Only the lines from the first one through the line with "self.nx, self.ny, self.nz" should be printed, exactly as they appear.

__________________________________________________

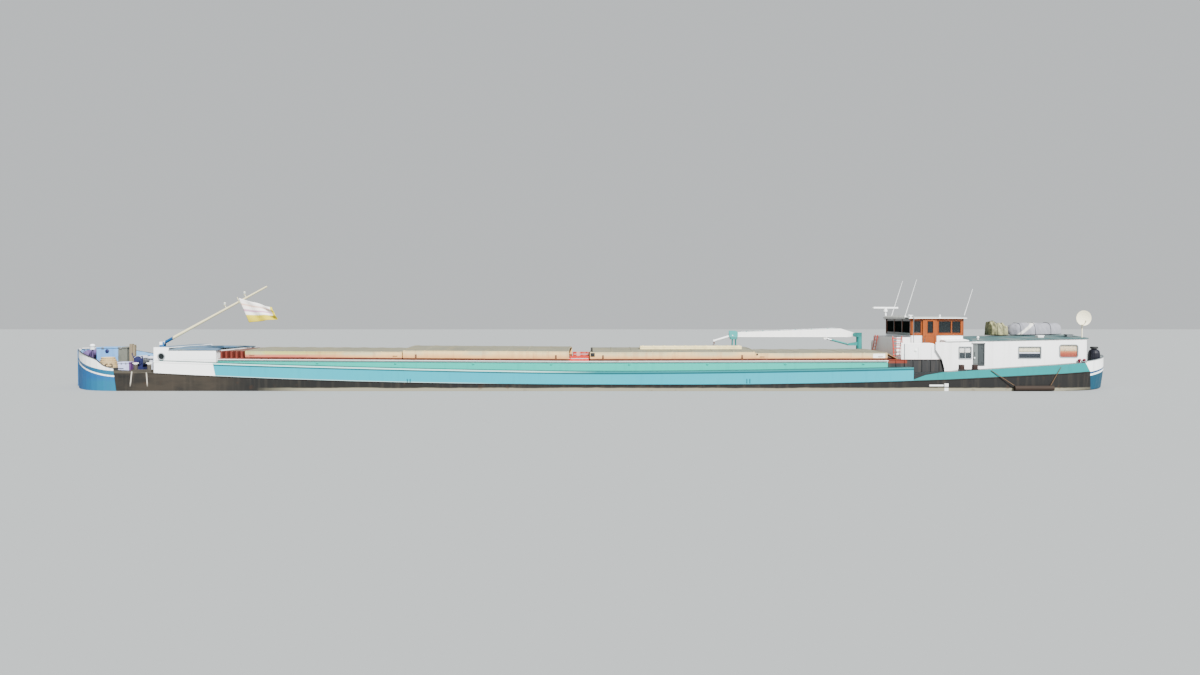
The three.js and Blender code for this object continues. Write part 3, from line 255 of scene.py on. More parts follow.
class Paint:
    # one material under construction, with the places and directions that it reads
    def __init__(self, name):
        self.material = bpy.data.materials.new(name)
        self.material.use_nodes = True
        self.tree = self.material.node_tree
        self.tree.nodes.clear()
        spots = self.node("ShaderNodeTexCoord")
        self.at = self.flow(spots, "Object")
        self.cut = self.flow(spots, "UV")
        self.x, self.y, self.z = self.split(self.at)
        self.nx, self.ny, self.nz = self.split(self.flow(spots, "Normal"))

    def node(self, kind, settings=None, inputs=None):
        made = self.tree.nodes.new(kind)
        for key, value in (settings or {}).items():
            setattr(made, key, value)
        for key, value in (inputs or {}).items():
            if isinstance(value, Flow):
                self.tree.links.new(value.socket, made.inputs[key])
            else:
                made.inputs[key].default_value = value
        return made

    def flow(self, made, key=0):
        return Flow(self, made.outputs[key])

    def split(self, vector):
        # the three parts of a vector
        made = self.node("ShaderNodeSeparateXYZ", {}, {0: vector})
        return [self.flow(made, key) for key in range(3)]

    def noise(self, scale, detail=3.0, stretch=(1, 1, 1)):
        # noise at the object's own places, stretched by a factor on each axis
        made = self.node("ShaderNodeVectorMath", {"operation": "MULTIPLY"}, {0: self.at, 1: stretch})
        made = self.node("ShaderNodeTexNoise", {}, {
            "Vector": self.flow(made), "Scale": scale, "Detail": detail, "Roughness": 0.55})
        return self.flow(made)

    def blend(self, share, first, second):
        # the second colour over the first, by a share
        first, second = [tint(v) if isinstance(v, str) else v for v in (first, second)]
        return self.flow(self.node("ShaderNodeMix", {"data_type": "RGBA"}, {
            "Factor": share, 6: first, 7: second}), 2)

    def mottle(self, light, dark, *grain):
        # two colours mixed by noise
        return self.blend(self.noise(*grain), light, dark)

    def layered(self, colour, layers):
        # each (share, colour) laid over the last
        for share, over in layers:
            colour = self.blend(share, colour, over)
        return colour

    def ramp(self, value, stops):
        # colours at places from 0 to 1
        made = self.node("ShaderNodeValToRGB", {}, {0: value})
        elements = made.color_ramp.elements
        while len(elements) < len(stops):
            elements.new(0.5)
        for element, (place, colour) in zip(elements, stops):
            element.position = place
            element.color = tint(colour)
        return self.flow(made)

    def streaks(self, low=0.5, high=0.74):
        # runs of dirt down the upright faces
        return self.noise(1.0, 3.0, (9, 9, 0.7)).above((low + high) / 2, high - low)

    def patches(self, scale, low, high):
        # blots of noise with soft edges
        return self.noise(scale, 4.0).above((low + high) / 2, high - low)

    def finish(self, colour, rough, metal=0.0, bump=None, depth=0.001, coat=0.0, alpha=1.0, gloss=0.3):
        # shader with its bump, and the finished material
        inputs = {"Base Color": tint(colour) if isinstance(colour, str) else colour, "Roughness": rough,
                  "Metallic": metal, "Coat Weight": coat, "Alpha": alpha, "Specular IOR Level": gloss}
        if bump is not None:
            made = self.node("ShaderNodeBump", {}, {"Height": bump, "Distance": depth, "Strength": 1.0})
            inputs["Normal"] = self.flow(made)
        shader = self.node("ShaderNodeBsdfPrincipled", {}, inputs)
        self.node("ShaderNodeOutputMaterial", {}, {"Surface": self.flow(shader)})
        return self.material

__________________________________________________

SOLUTION:
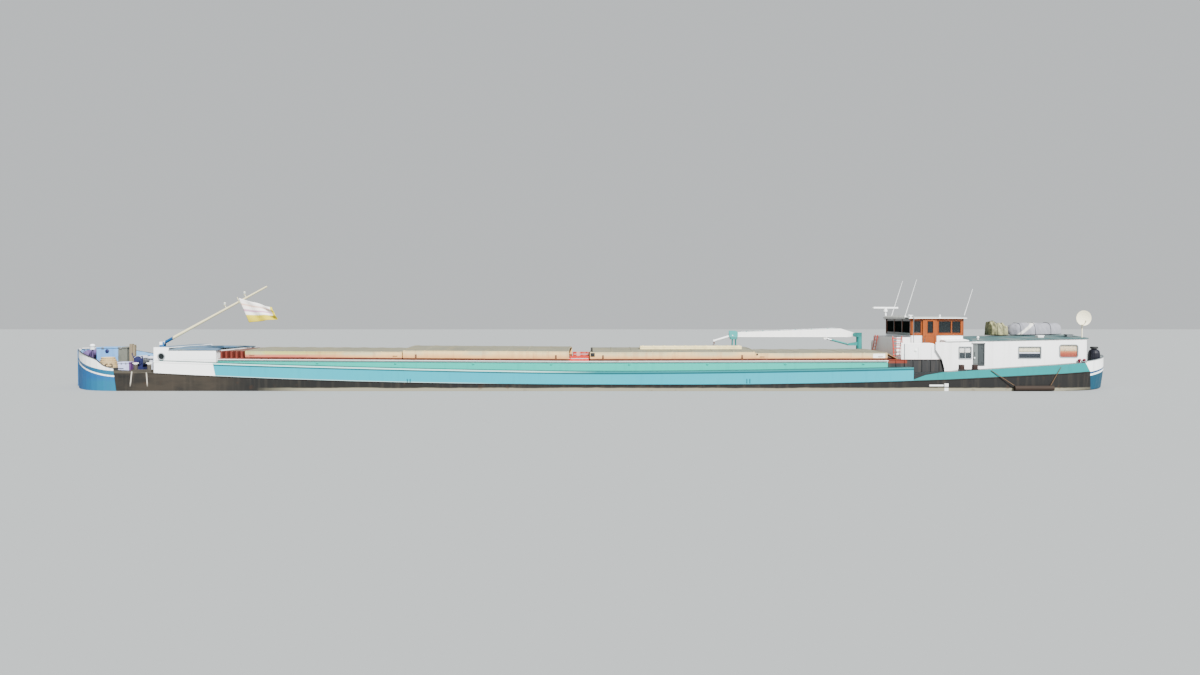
The three.js and Blender code for this object continues. Write part 3, from line 255 of scene.py on. More parts follow.
class Paint:
    # one material under construction, with the places and directions that it reads
    def __init__(self, name):
        self.material = bpy.data.materials.new(name)
        self.material.use_nodes = True
        self.tree = self.material.node_tree
        self.tree.nodes.clear()
        spots = self.node("ShaderNodeTexCoord")
        self.at = self.flow(spots, "Object")
        self.cut = self.flow(spots, "UV")
        self.x, self.y, self.z = self.split(self.at)
        self.nx, self.ny, self.nz = self.split(self.flow(spots, "Normal"))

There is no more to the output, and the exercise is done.